For fine tuning you can also freeze weights of feature extractor, and retrain only the classifier. You can also experiment with retraining only some layers of classifier, or whole classifier and part of feature extractor. You can do it like this:

    for param in self.vgg16.parameters():
        param.requires_grad = False

    for param in self.vgg16.classifier.parameters():
        param.requires_grad = True

Sorry for taking long to reply, I have been busy with some real life stuff.

You have replaced only 6th layer of classifier, so it looks like this:

It is true, the 6th layer of the classifier is not as supposed to be. The funny thing is that I have previously tried using the exact same layer you proposed, but it had the same results.

How many epochs did you run? Is the loss decreasing?

I did run about 40 epochs. The loss stays pretty much the same, if I remember correctly, and the validation accuracy behaves equally.

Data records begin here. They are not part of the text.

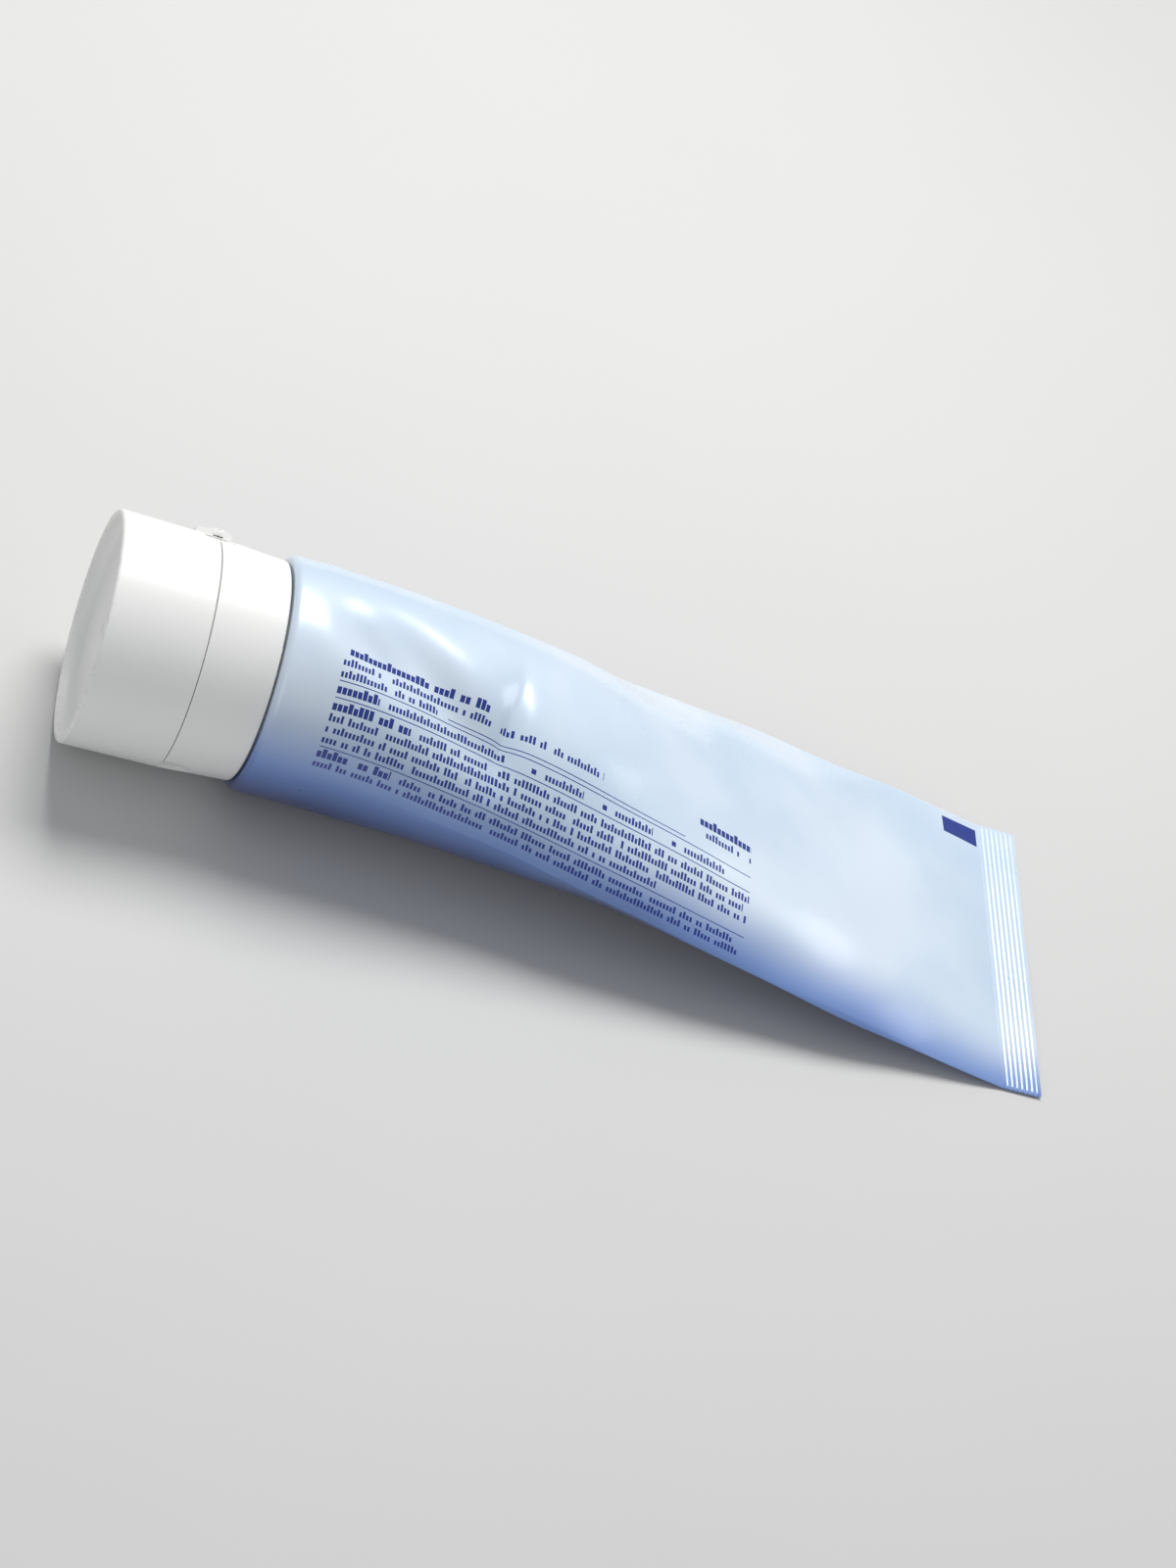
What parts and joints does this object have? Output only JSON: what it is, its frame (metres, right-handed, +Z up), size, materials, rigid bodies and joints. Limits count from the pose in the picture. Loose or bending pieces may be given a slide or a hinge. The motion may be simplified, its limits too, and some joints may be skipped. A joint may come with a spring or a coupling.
{
  "type": "shaving cream tube",
  "caption": "Soft squeeze tube lying on its side, round at the shoulder and flattened to a crimped end, with a flip-top cap on a film hinge.",
  "frame": {"origin": "on the table, below the centre of the bounding box, with the tube lying on its lower flank", "axes": "+X along the tube from the cap to the crimped end, +Y across it towards the hinge side, +Z up from the table"},
  "size_m": [0.1696, 0.059, 0.038],
  "materials": {
    "sleeve_laminate": "pale blue printed laminate, gloss varnish",
    "shoulder_plastic": "moulded, natural white",
    "insert_plastic": "moulded, satin",
    "cream": "soft white cream",
    "cap_plastic": "moulded white, satin gloss"
  },
  "bodies": {
    "tube_body": {"sleeve": "sleeve_laminate", "shoulder": "shoulder_plastic", "barrier_insert": "insert_plastic", "cream_fill": "cream", "closure_base": "cap_plastic", "hinge_film": "cap_plastic", "hinge_straps": "cap_plastic"},
    "flip_lid": {"lid": "cap_plastic"}
  },
  "joints": [
    {"name": "lid_flip", "type": "hinge", "parent": "tube_body", "child": "flip_lid", "pos_m": [-0.06897, 0.016, 0.02979], "axis": [0, 0.5592, -0.829], "range_deg": [0, 175], "deforming": ["hinge_film", "hinge_straps"]}
  ]
}
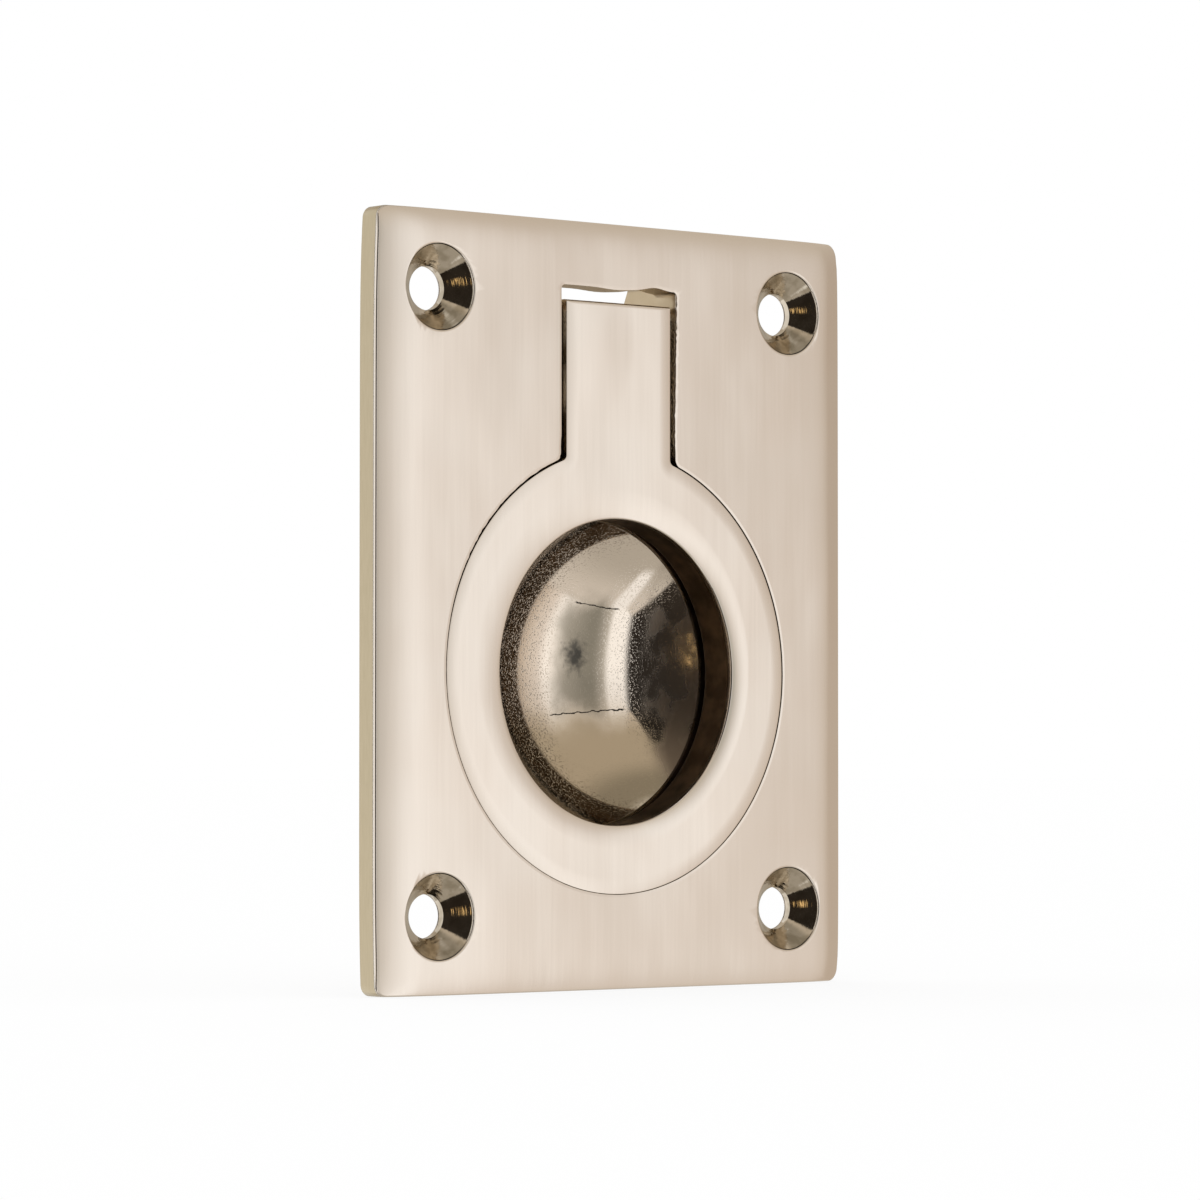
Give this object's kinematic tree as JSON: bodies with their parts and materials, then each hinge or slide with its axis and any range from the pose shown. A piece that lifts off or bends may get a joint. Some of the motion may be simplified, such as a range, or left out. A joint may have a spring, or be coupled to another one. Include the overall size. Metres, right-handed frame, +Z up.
{
  "type": "flush ring pull",
  "caption": "Flush ring pull: a cast faceplate with countersunk screw holes, a keyhole recess and a round finger cup, and a ring that folds out on a hinge pin at its tongue.",
  "frame": {"origin": "centre of the screw pattern on the mounting plane, the flat back of the plate", "axes": "+X across the plate, +Z up towards the hinge, the pull faces -Y and the cup and hinge lugs go back along +Y"},
  "size_m": [0.0508, 0.012, 0.0636],
  "materials": {
    "polished_plate": "polished",
    "pin_metal": "satin"
  },
  "bodies": {
    "faceplate": {"faceplate": "polished_plate", "hinge_pin": "pin_metal"},
    "ring": {"ring_pull": "polished_plate"}
  },
  "joints": [
    {"name": "ring_swing", "type": "hinge", "parent": "faceplate", "child": "ring", "pos_m": [0, 0.0011, 0.0209], "axis": [-1, 0, 0], "range_deg": [0, 105]}
  ]
}
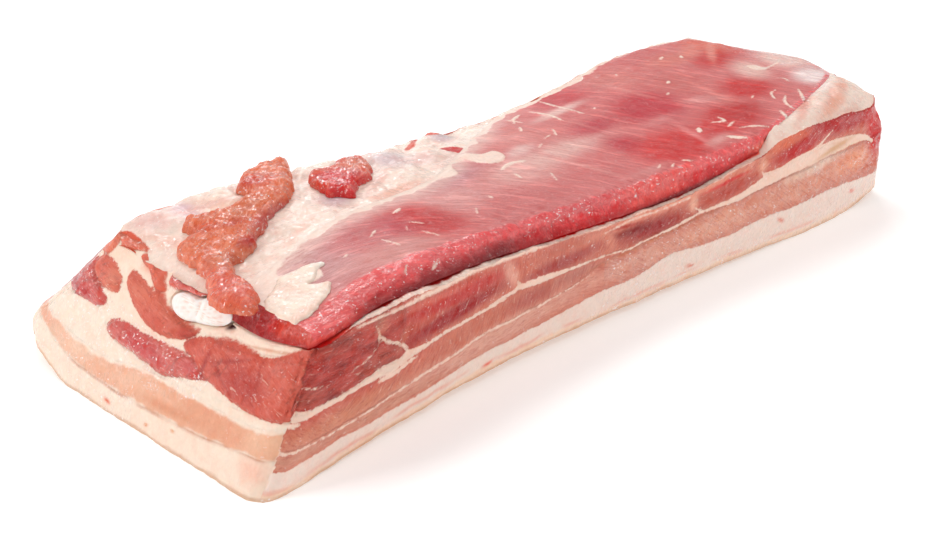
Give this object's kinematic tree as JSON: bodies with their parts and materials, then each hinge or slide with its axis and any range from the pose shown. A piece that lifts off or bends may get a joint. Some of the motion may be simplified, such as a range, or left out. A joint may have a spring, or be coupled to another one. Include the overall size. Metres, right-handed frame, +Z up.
{
  "type": "pork belly slab",
  "caption": "Boneless slab of raw pork belly lying on its rind, layered fat and lean with an open seam under the top muscle.",
  "frame": {"origin": "middle of the underside's bounding rectangle, on the plane the slab rests on", "axes": "+X along the slab, away from the cut end with the cartilage; -Y towards the long side with the open seam; +Z up, away from the rind"},
  "size_m": [0.37, 0.151, 0.0636],
  "materials": {
    "rind_fat": "creamy white fat on pale rind, moist",
    "pale_meat": "pale pink lean, moist",
    "seam_fat": "cream fat, moist",
    "red_meat": "red lean with fat seams, wet",
    "cover_fat": "cream fat with thin membrane, wet",
    "silverskin_meat": "lean under thin silverskin, wet sheen",
    "rib_meat": "rough torn lean, moist",
    "membrane_fat": "thin cream membrane, wet",
    "cartilage": "smooth white cut cartilage"
  },
  "bodies": {
    "root": {"back_fat": "rind_fat", "pale_lean": "pale_meat", "seam_fat": "seam_fat", "main_lean": "red_meat", "fat_cover": "cover_fat", "top_muscle": "silverskin_meat", "rib_muscle": "rib_meat", "muscle_scrap": "rib_meat", "membrane": "membrane_fat", "cartilage": "cartilage"}
  },
  "joints": []
}
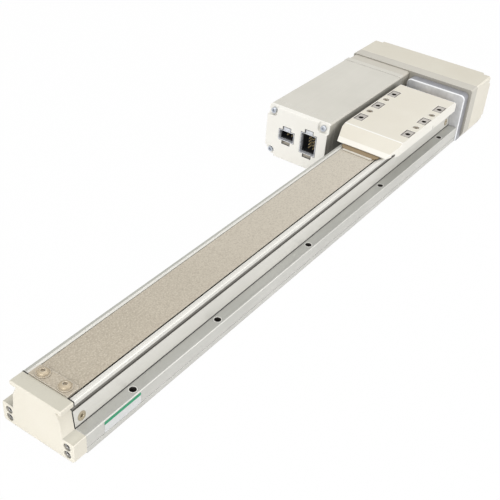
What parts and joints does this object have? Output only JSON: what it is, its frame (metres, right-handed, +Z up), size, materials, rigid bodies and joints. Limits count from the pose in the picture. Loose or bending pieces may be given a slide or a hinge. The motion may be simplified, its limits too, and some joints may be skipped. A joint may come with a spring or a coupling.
{
  "type": "electric slide actuator",
  "caption": "Slim ball screw slide with a table over a strip-covered rail and a motor folded back beside it, joined by a covered belt drive.",
  "frame": {"origin": "centre of the rail's bottom mounting face", "axes": "+X along the stroke from the idle end to the motor end, +Z up, motor on the +Y side"},
  "size_m": [0.55, 0.1225, 0.048],
  "materials": {
    "anodised_rail": "clear anodised, satin",
    "anodised_cover": "clear anodised, satin, bright edges",
    "cream_paint": "fine satin paint",
    "cream_plastic": "moulded, satin",
    "warm_grey_paint": "satin paint",
    "taupe_strip": "coated steel strip, satin",
    "bare_aluminium": "machined",
    "bright_screw": "plated steel",
    "hardened_steel": "ground",
    "brown_scraper": "moulded, matte",
    "white_lip": "moulded, matte",
    "black_plastic": "moulded, matte",
    "socket_shell": "plated sheet",
    "contact": "plated contact",
    "green_board": "circuit board",
    "rubber": "matte",
    "dark_steel": "laminated core"
  },
  "bodies": {
    "frame": {"base_rail": "anodised_rail", "left_raceway": "hardened_steel", "right_raceway": "hardened_steel", "left_side_cover": "anodised_cover", "right_side_cover": "anodised_cover", "side_cover_screws": "bright_screw", "front_end_cap": "cream_paint", "front_end_cap_screws": "bright_screw", "front_bearing_block": "bare_aluminium", "front_bearing": "hardened_steel", "front_damper": "rubber", "fixed_bearing_housing": "bare_aluminium", "fixed_bearings": "hardened_steel", "bearing_cover": "bare_aluminium", "rear_damper": "rubber", "rear_end_plate": "bare_aluminium", "end_plate_screws": "bright_screw", "dust_strip": "taupe_strip", "front_strip_clamp": "taupe_strip", "rear_strip_clamp": "taupe_strip", "strip_clamp_screws": "bright_screw", "motor_bracket": "warm_grey_paint", "bracket_screws": "bright_screw", "pulley_cover": "cream_plastic", "pulley_cover_screws": "bright_screw", "timing_belt": "rubber", "motor_flange": "warm_grey_paint", "motor_cover": "warm_grey_paint", "motor_ring": "warm_grey_paint", "motor_end_cover": "cream_plastic", "motor_end_screws": "bright_screw", "power_socket_shell": "socket_shell", "power_socket": "black_plastic", "power_pins": "contact", "signal_socket_shell": "socket_shell", "signal_socket": "black_plastic", "signal_pins": "contact", "motor_stator": "dark_steel", "motor_bearings": "hardened_steel", "encoder_board": "green_board"},
    "carriage": {"carriage_block": "hardened_steel", "carriage_end_caps": "black_plastic", "carriage_balls": "hardened_steel", "ball_nut": "hardened_steel", "saddle": "bare_aluminium", "table": "cream_paint", "table_screws": "bright_screw", "front_scraper": "brown_scraper", "rear_scraper": "brown_scraper", "front_wiper": "white_lip", "rear_wiper": "white_lip"},
    "screw": {"ball_screw": "hardened_steel", "bearing_nut": "hardened_steel", "screw_pulley": "bare_aluminium"},
    "rotor": {"motor_rotor": "hardened_steel", "motor_pulley": "bare_aluminium", "encoder_disc": "bare_aluminium"}
  },
  "joints": [
    {"name": "table_slide", "type": "slide", "parent": "frame", "child": "carriage", "axis": [1, 0, 0], "range_m": [-0.31, 0.002]},
    {"name": "screw_spin", "type": "hinge", "parent": "frame", "child": "screw", "pos_m": [0, 0, 0.014], "axis": [1, 0, 0], "range_deg": [-100, 11200]},
    {"name": "motor_spin", "type": "hinge", "parent": "frame", "child": "rotor", "pos_m": [0.2, 0.061, 0.0245], "axis": [1, 0, 0], "range_deg": [-100, 11200]}
  ],
  "couplings": [
    {"joint": "screw_spin", "follows": "table_slide", "rad_per_m": -628.32},
    {"joint": "motor_spin", "follows": "table_slide", "rad_per_m": -628.32}
  ]
}
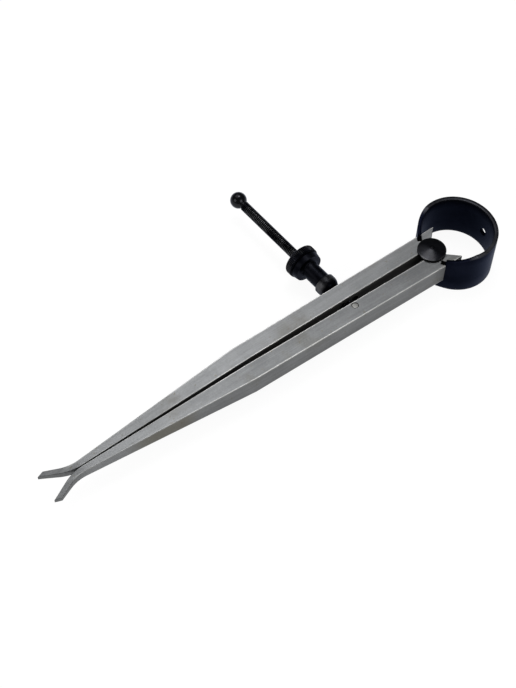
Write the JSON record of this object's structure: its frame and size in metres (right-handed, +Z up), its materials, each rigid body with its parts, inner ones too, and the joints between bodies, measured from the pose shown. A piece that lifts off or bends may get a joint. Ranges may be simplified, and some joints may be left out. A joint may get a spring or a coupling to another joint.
{
  "type": "inside caliper",
  "caption": "Spring-type inside caliper with out-turned feet, bow spring, fulcrum stud and a knurled nut on a ball-ended adjusting screw.",
  "frame": {"origin": "bottom centre of the whole tool, at the level of the bow spring's lower edge", "axes": "+X from the feet towards the bow spring, +Y from the pinned leg towards the ball of the adjusting screw, +Z up along the fulcrum"},
  "size_m": [0.1742, 0.0744, 0.0165],
  "materials": {
    "leg_steel": "satin, ground lengthwise",
    "pin_steel": "satin, peened ends",
    "spring_black": "blue-black oxide, soft sheen",
    "turned_black": "blue-black oxide over turned steel"
  },
  "bodies": {
    "fulcrum": {"fulcrum_stud": "turned_black", "bow_spring": "spring_black"},
    "slotted_leg_body": {"slotted_leg": "leg_steel"},
    "pinned_leg_body": {"pinned_leg": "leg_steel", "swivel_pin": "pin_steel"},
    "screw_body": {"adjusting_screw": "turned_black"},
    "washer_body": {"seat_washer": "turned_black"},
    "nut_body": {"adjusting_nut": "turned_black"}
  },
  "joints": [
    {"name": "slotted_leg_swing", "type": "hinge", "parent": "fulcrum", "child": "slotted_leg_body", "pos_m": [0.06296, -0.02345, 0.00825], "axis": [0, 0, -1], "range_deg": [0, 22], "deforming": ["bow_spring"]},
    {"name": "pinned_leg_swing", "type": "hinge", "parent": "fulcrum", "child": "pinned_leg_body", "pos_m": [0.06296, -0.02345, 0.00825], "axis": [0, 0, 1], "range_deg": [0, 22]},
    {"name": "screw_swivel", "type": "hinge", "parent": "pinned_leg_body", "child": "screw_body", "pos_m": [0.02834, -0.02608, 0.00825], "axis": [0, 0, 1], "range_deg": [-28.9, 0]},
    {"name": "nut_travel", "type": "slide", "parent": "screw_body", "child": "washer_body", "axis": [-0.0497, 0.9988, 0], "range_m": [0, 0.0264]},
    {"name": "nut_spin", "type": "hinge", "parent": "washer_body", "child": "nut_body", "pos_m": [0.02834, -0.02608, 0.00825], "axis": [-0.0497, 0.9988, 0], "range_deg": [0, 14616]}
  ],
  "couplings": [
    {"joint": "slotted_leg_swing", "follows": "nut_spin", "ratio": 0.0015047},
    {"joint": "pinned_leg_swing", "follows": "nut_spin", "ratio": 0.0015047},
    {"joint": "screw_swivel", "follows": "nut_spin", "ratio": -0.0019712},
    {"joint": "nut_travel", "follows": "nut_spin", "m_per_rad": 0.00010345}
  ]
}
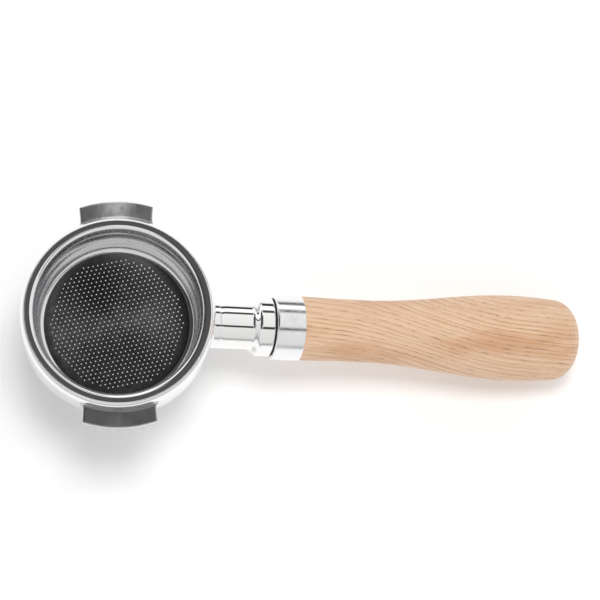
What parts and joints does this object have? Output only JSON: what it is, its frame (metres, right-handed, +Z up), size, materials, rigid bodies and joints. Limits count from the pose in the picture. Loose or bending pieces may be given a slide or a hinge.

For fine tuning you can also freeze weights of feature extractor, and retrain only the classifier. You can also experiment with retraining only some layers of classifier, or whole classifier and part of feature extractor. You can do it like this:

I have not tried training only the classifier, but I suspect this would not change the results. To be honest, at this very moment I’m suspecting these problems are more related to the dataset itself than anything else. In the following days I’ll getting back into this project and I’ll be reviewing the dataset as a whole. I hope I can bring better news at the time.